No nation should be investing in coal power plants anymore if we’re serious about reaching the Paris agreement’s temperature goals, Gallagher said, but some developing countries want them and China is actively providing financing for such fossil fuel-powered electricity projects. Regaining a measure of credibility on the global climate stage would empower the U.S. to encourage such countries to invest in renewable, rather than fossil, energy, he said.
U.S. Nuts and Bolts in Global Climate Policy
The Biden administration will bring a greater sense of urgency to climate policy, including global climate targets, said Jason Bordoff, who founded Columbia’s Center on Global Energy Policy after serving as energy advisor in the Obama administration.
Biden’s team recognizes “how much time has been lost, how much steeper the climb to reach the Paris climate goal is,” and also that devastating impacts of global warming are here right now, Bordoff said during the webinar. People all over the world need to help each other as best they can with money, technology exchanges or financial tools, he added, and social justice and equity have to be at the heart of those endeavors.

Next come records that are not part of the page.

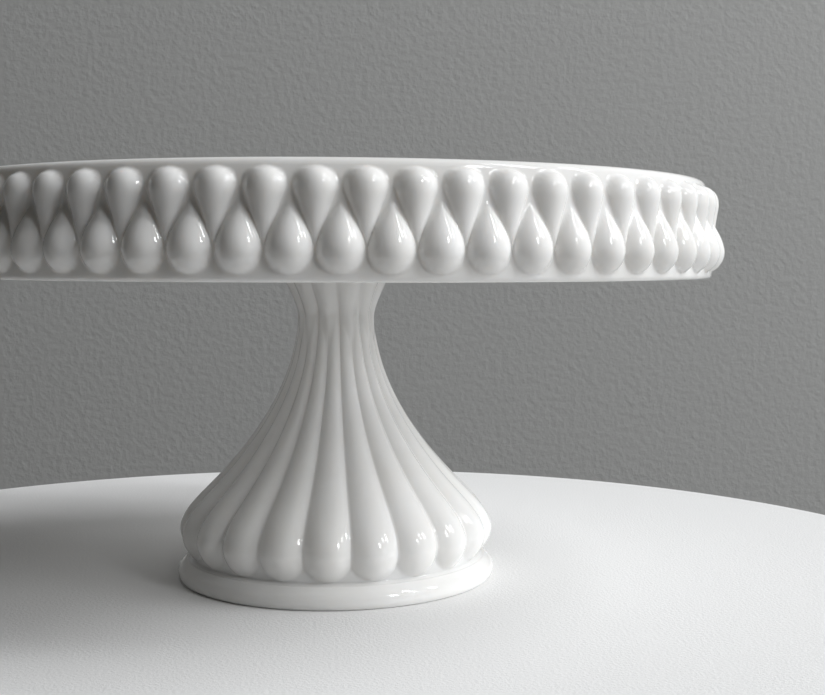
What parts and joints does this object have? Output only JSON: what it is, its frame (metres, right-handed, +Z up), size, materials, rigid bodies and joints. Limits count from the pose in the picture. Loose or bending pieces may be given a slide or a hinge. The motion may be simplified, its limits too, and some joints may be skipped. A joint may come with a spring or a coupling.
{
  "type": "cake stand",
  "caption": "Round pedestal cake stand of opaque white pressed glass, with a drop-moulded hanging skirt and a fluted hollow foot.",
  "frame": {"origin": "centre of the foot ring, on the surface that the stand rests on", "axes": "+Z up along the axis of the plate and the pedestal; -Y is the front, where a lower drop is centred; X and Y are otherwise free, the stand being round"},
  "size_m": [0.2762, 0.2766, 0.1419],
  "materials": {
    "milk_glass": "glossy opaque white pressed glass, fire-polished"
  },
  "bodies": {
    "root": {"plate": "milk_glass", "joint_wafer": "milk_glass", "pedestal": "milk_glass"}
  },
  "joints": []
}
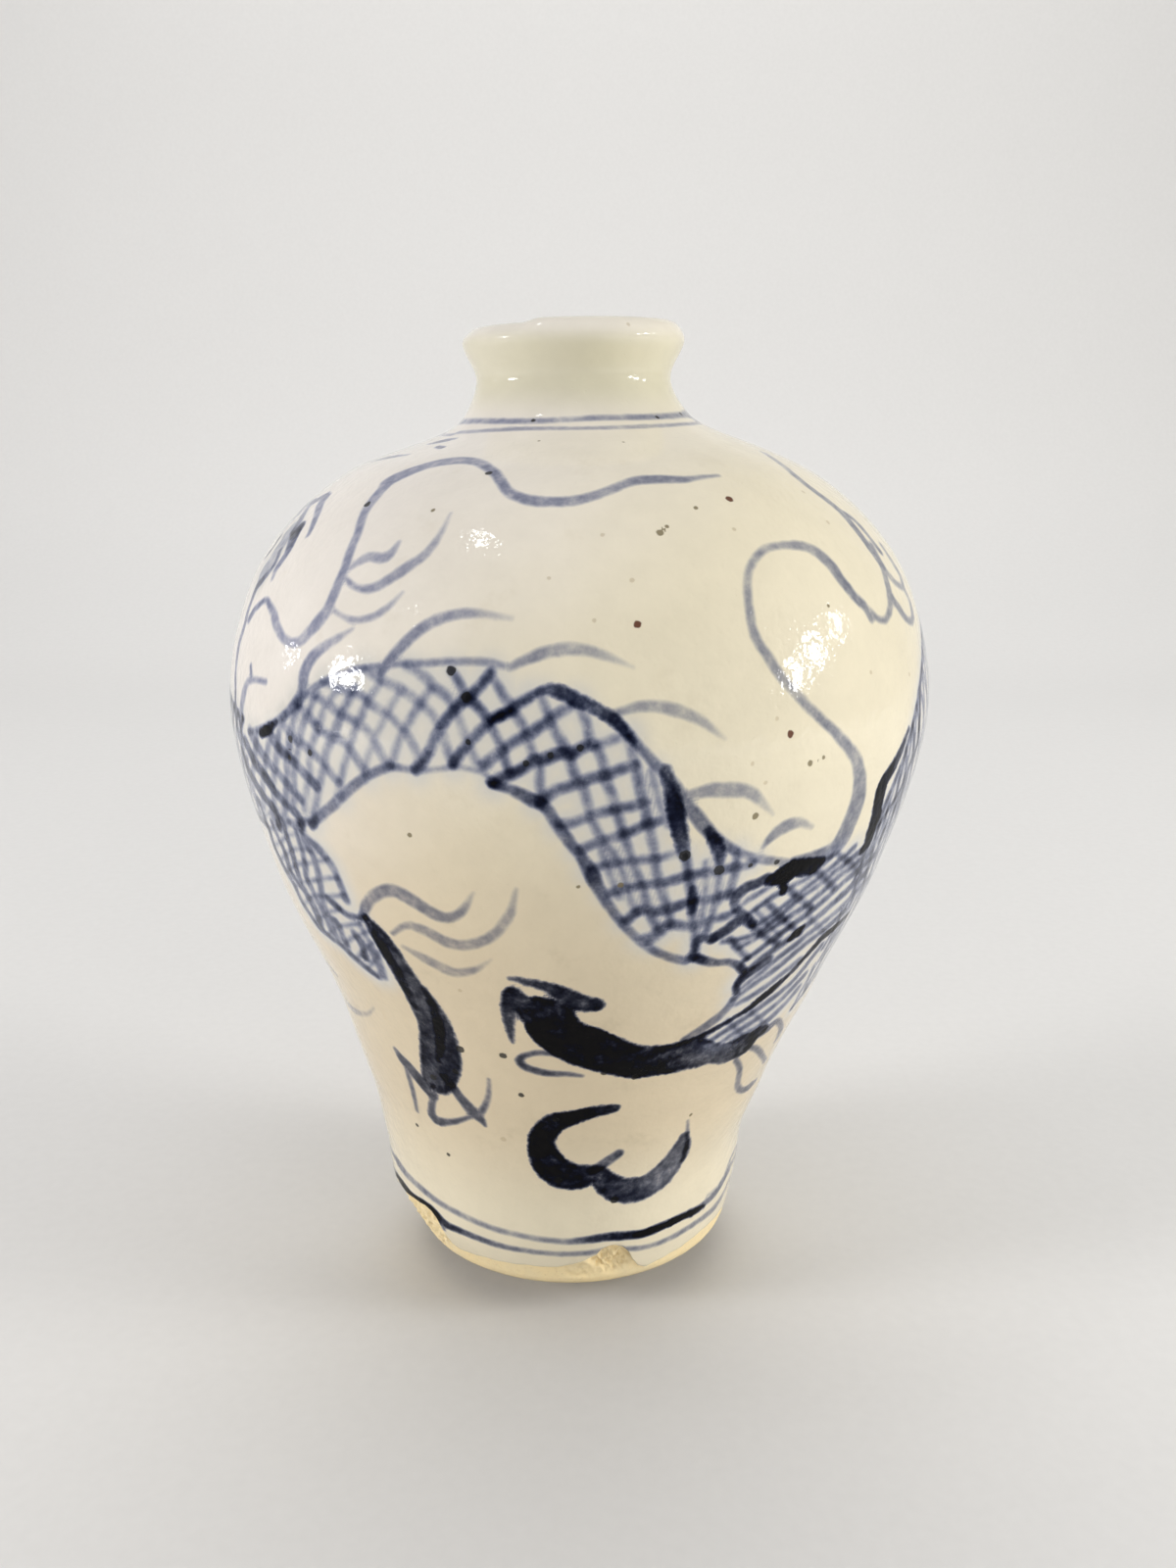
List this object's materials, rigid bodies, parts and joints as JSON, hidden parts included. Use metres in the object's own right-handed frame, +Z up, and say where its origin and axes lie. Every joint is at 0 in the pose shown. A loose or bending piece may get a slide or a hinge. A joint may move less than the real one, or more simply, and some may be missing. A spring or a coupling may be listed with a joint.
{
  "type": "dragon jar",
  "caption": "Round-shouldered porcelain jar with a small rolled mouth and a narrow foot, painted in blue under its glaze.",
  "frame": {"origin": "under the middle of the belly, on the plane that the foot ring rests on", "axes": "+Z up along the thrown axis; the painted side that the picture shows faces -Y"},
  "size_m": [0.147, 0.147, 0.1992],
  "materials": {
    "clay": "bare fired porcelain stoneware, dry and fine-grained",
    "slip": "fired luting slip, dry",
    "glaze": "glossy clear glaze over a warm white body, faintly green where thick, painted in cobalt blue underneath"
  },
  "bodies": {
    "root": {"foot_and_floor": "clay", "lower_body": "clay", "upper_body": "clay", "neck_and_lip": "clay", "base_joint_slip": "slip", "belly_joint_slip": "slip", "neck_joint_slip": "slip", "outer_glaze": "glaze", "inner_glaze": "glaze"}
  },
  "joints": []
}
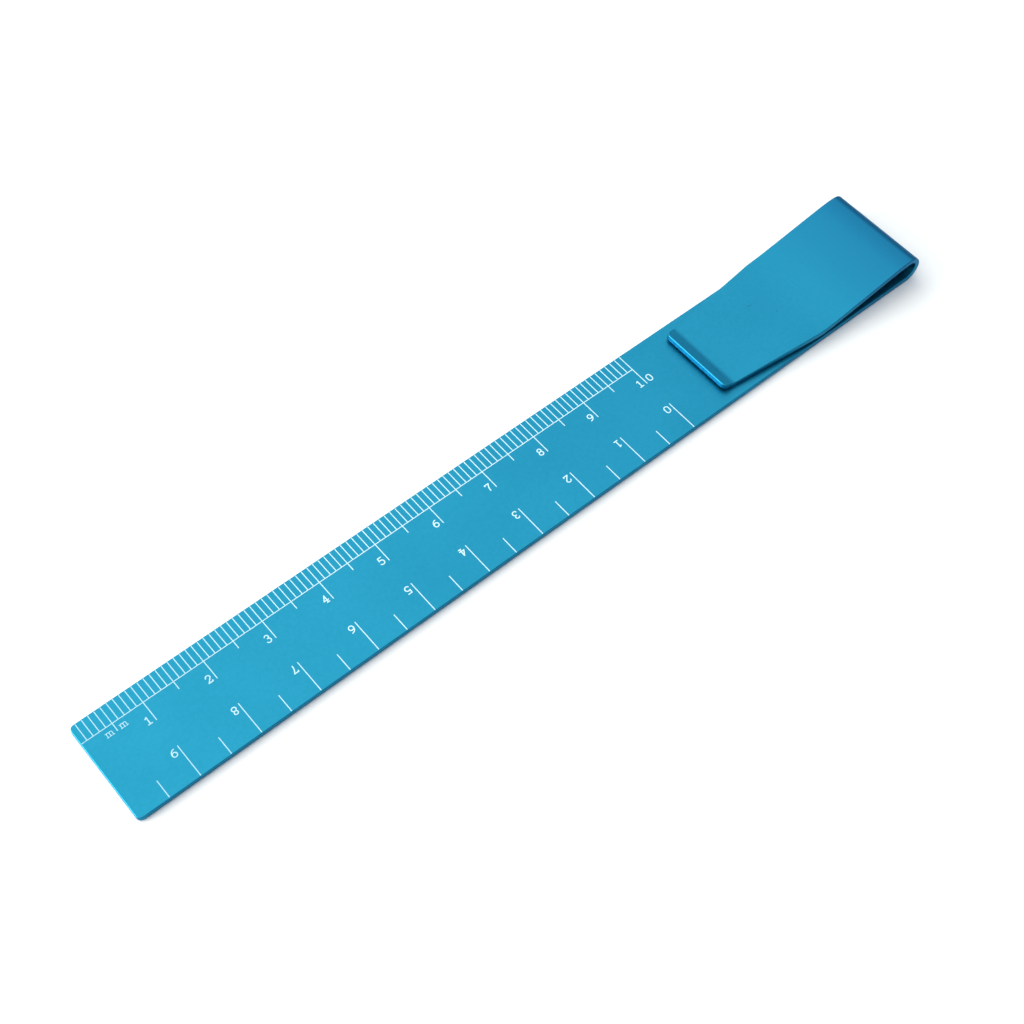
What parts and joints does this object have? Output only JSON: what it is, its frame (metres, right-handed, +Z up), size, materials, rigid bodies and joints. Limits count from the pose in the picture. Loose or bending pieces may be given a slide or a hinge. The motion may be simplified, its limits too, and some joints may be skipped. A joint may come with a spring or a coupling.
{
  "type": "clip ruler",
  "caption": "Pocket ruler and bookmark: an anodised aluminium strip with millimetre scales, folded back at one end into a sprung page clip.",
  "frame": {"origin": "centre of the bounding box at the level of the flat underside", "axes": "+X along the ruler from the free end towards the fold, +Y across it towards the edge with the millimetre scale, +Z up out of the marked face"},
  "size_m": [0.1486, 0.0176, 0.0049],
  "materials": {
    "anodised_strip": "satin blue anodised aluminium, fine matt grain, slightly brighter cut edges",
    "white_marks": "matt white printed lines and numerals"
  },
  "bodies": {
    "ruler": {"fold_lower": "anodised_strip", "lower_centimetre_marks": "white_marks", "lower_half_centimetre_marks": "white_marks", "lower_numeral_0": "white_marks", "lower_numeral_1": "white_marks", "lower_numeral_2": "white_marks", "lower_numeral_3": "white_marks", "lower_numeral_4": "white_marks", "lower_numeral_5": "white_marks", "lower_numeral_6": "white_marks", "lower_numeral_7": "white_marks", "lower_numeral_8": "white_marks", "lower_numeral_9": "white_marks", "ruler_blade": "anodised_strip", "unit_letters": "white_marks", "upper_centimetre_marks": "white_marks", "upper_closing_line": "white_marks", "upper_half_centimetre_marks": "white_marks", "upper_millimetre_marks": "white_marks", "upper_numeral_1": "white_marks", "upper_numeral_10": "white_marks", "upper_numeral_2": "white_marks", "upper_numeral_3": "white_marks", "upper_numeral_4": "white_marks", "upper_numeral_5": "white_marks", "upper_numeral_6": "white_marks", "upper_numeral_7": "white_marks", "upper_numeral_8": "white_marks", "upper_numeral_9": "white_marks"},
    "clip": {"fold_upper": "anodised_strip", "clip_tongue": "anodised_strip"}
  },
  "joints": [
    {"name": "clip_flex", "type": "hinge", "parent": "ruler", "child": "clip", "pos_m": [0.07435, 0, 0.00245], "axis": [0, 1, 0], "range_deg": [0, 5.5], "stiffness_Nm_per_rad": 4.7, "springref_deg": -1.15}
  ]
}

Re-joining the Paris agreement is anteing up “table stakes” to get in the game, he said, but he anticipates the Biden administration making a raise—“a significant diplomatic effort to accelerate the level of ambition” at a global scale.
Climate policy will be integrated with trade policy, and carbon pricing will be part of that equation, including “how to use trade rules to treat things differently” based on their carbon footprint, he said. Some countries are already planning a global carbon tariff system that would financially favor low-carbon economies. High emitting countries could be at “risk of being the target” of carbon taxes, he added.
International nuclear policy will also factor into the administration’s climate agenda, Bordoff said. He expects Biden will focus on rebuilding U.S. nuclear leadership, partly because of national security and partly because of the widely-anticipated need for atomic energy to replace some of the fossil fuels used in electricity generation.
“Right now, China and Russia are leading and setting the rules and norms” on some nuclear issues, he said. The U.S., as a leading atomic power, must regain influence over the direction of global nuclear policy, he added.
U.S. climate policy under Biden will also be linked to international security and defense policy. For instance, security policy in Iraq may not be effective unless it considers water scarcity, heatwaves and that nation’s drop in oil revenues due to the transition away from fossil fuels, he said.
Globally, key U.S. climate policy partners like the European Union and Australia are welcoming Biden’s return to the Paris agreement, but are cautious about how quickly it will be able to accelerate climate action given the obvious rifts in the nation and its government surrounding the issue.
“I welcome the return of the United States to the Paris Climate Agreement: Welcome back!” French prime minister Emmanuel Macron wrote on Twitter. “It is together that we can succeed in meeting the challenges of our time. It is all together that we can change the climate situation by taking action for our planet.”
If the Biden administration’s climate policy does gain traction, it could play out in some unexpected ways. Trump’s antagonistic position on climate action meant the U.S. took the brunt of international criticism for inaction on global warming during the last four years, Monash University energy policy expert Jim Orchard wrote this week in The Conversation. But other countries, including Australia, are lagging on meeting their own goals under the Paris agreement. The Biden win “means that Australia’s perceived lack of climate ambition will come under greater international scrutiny,” he wrote.
Rejoining Paris doesn’t solve the climate crisis, Bordoff, at Columbia, emphasized, and robust domestic policies will be critical to the global agreement’s success. “To get to a decarbonized economy, and to work with the rest of the world toward that goal, I think we’ll need comprehensive legislation,” he said. “It can come in different forms, like energy standards, or caps on emissions.”
One lesson from the previous see-saws in U.S. climate policy is the challenge of making such policies, and international engagement, durable over time, recognizing political control in the U.S. will shift again. That requires “Building a public sense of concern and urgency that keeps support for those policies regardless of which party is in power.”